PROVIDED DATA —
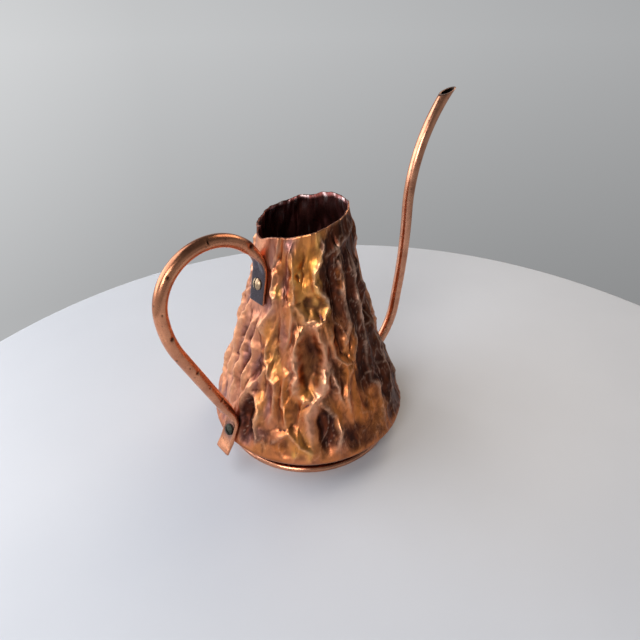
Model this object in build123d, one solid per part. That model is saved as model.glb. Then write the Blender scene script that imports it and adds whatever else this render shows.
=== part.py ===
from build123d import *
from math import cos, pi, radians, sin, sqrt, tan
import os

# Small copper watering can: a flared sheet body with a rolled belly on a wire foot ring, a long thin
# spout bent from tube, and a loop handle bent from the same tube with both ends squashed flat and
# screwed to the body.
#
# Millimetres, +Z up. The origin is on the resting plane under the centre of the foot ring.
# The spout is towards +X and the handle towards -X, both in the XZ plane.

# Sheet and tube stock
SHEET = 0.7
BASE_SHEET = 0.8
TUBE_OD = 6.35
TUBE_WALL = 0.8
TUBE_R = TUBE_OD / 2
BORE_R = TUBE_R - TUBE_WALL
TAB_THICK = 2 * TUBE_WALL
TAB_WIDTH = pi * TUBE_OD / 2

# Body: a tuck that rises outwards from the foot, a rolled belly, then one long concave flare
BELLY_R = 56.0
BELLY_Z = 15.3
BELLY_BEND = 7.0
TUCK_ANGLE = 45.0
FLARE_LEAN = 25.5
FLARE_R = 363.0
FLARE_SWEEP = 20.5
RIM_Z = 128.5
RIM_TILT = 11.5
RIM_HIGH_SIDE = -20.0

# Foot: round wire pressed flat above and below
WIRE_R = 1.85
WIRE_FLAT = 1.65
FOOT_TOP = 2 * WIRE_FLAT
FOOT_R = 47.7
SOLDER_LEG = 2.6

# Spout path: direction in degrees above +X, bends by radius and turn
SPOUT_ROOT = (51.6, 16.1)
SPOUT_ROOT_ANGLE = 24.0
SPOUT_ROOT_BEND = (40.0, 62.3)
SPOUT_RISE = 56.0
SPOUT_LEAN_BEND = (230.0, -9.0)
SPOUT_CROOK_BEND = (40.0, -37.0)
SPOUT_TIP = 20.0
SPOUT_CUT = (99.2, 170.3)
SPOUT_CUT_ANGLE = 16.0
SOLDER_COLLAR_R = 5.4
SOLDER_COLLAR_RISE = 7.0
SOLDER_COLLAR_AT = 0.04

# Handle path: the screws' heights, the tabs, the bends by radius and the straight run
UPPER_SCREW_Z = 100.5
LOWER_SCREW_Z = 20.5
UPPER_TAB_BELOW = 9.5
UPPER_TAB_ABOVE = 5.5
LOWER_TAB_BELOW = 13.0
LOWER_TAB_ABOVE = 3.4
TAB_GAP = 0.14
UPPER_ELBOW = (13.5, 40.5)
LOOP_R = 26.5
BACK_BEND = (58.0, 22.8)
FLATTEN_STATIONS = 6

# M3 screws with a domed slotted head, plain washers and nuts
SHANK_R = 1.45
HOLE_R = 1.6
HEAD_R = 3.0
HEAD_H = 1.9
HEAD_SHOULDER = 0.5
SLOT_WIDTH = 0.8
SLOT_DEPTH = 1.0
WASHER_R = 3.5
WASHER_THICK = 0.5
SEAL_THICK = 1.0
NUT_FLATS = 5.5
NUT_THICK = 2.4
NUT_BORE_R = 1.5
SCREW_PAST_NUT = 1.0
DISH_GAP = 0.28
FIT_GAP = 0.05


def heading(angle):
    """Unit direction in the XZ sketch plane, angle in degrees from +X towards +Z."""
    return (cos(radians(angle)), sin(radians(angle)))


def body_profile(inset):
    """Half section of the body's outside, inset towards the metal's inner face."""
    bend = BELLY_BEND - inset
    across, up = heading(-TUCK_ANGLE)
    centre = (BELLY_R - BELLY_BEND, BELLY_Z)
    start = (centre[0] + bend * across, centre[1] + bend * up)
    foot_r = start[0] - (start[1] - FOOT_TOP) * tan(radians(TUCK_ANGLE))
    tuck = Line((foot_r, FOOT_TOP), start)
    belly = JernArc(tuck @ 1, tuck % 1, bend, TUCK_ANGLE + FLARE_LEAN)
    flare = JernArc(belly @ 1, belly % 1, FLARE_R + inset, -FLARE_SWEEP)
    top = (flare @ 1).Y
    across_top = Polyline(flare @ 1, (0, top), (0, FOOT_TOP), (foot_r, FOOT_TOP))
    return Plane.XZ * make_face(tuck + belly + flare + across_top)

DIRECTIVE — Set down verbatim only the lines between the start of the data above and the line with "# The spout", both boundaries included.

THE REPLY —
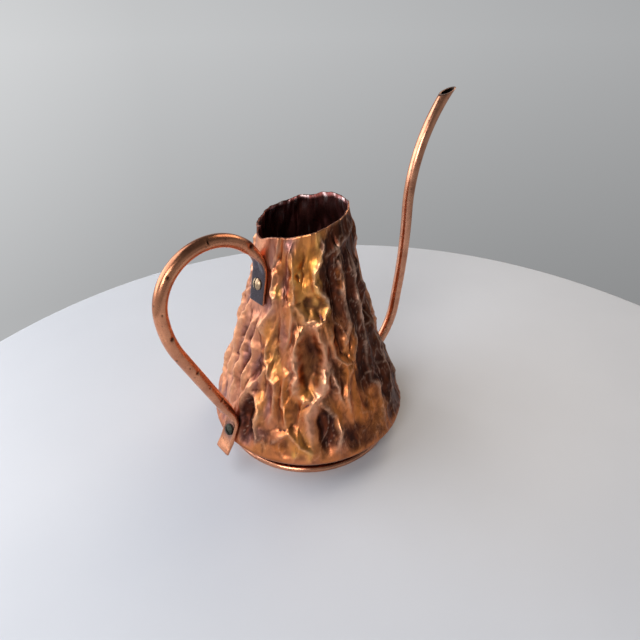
Model this object in build123d, one solid per part. That model is saved as model.glb. Then write the Blender scene script that imports it and adds whatever else this render shows.
=== part.py ===
from build123d import *
from math import cos, pi, radians, sin, sqrt, tan
import os

# Small copper watering can: a flared sheet body with a rolled belly on a wire foot ring, a long thin
# spout bent from tube, and a loop handle bent from the same tube with both ends squashed flat and
# screwed to the body.
#
# Millimetres, +Z up. The origin is on the resting plane under the centre of the foot ring.
# The spout is towards +X and the handle towards -X, both in the XZ plane.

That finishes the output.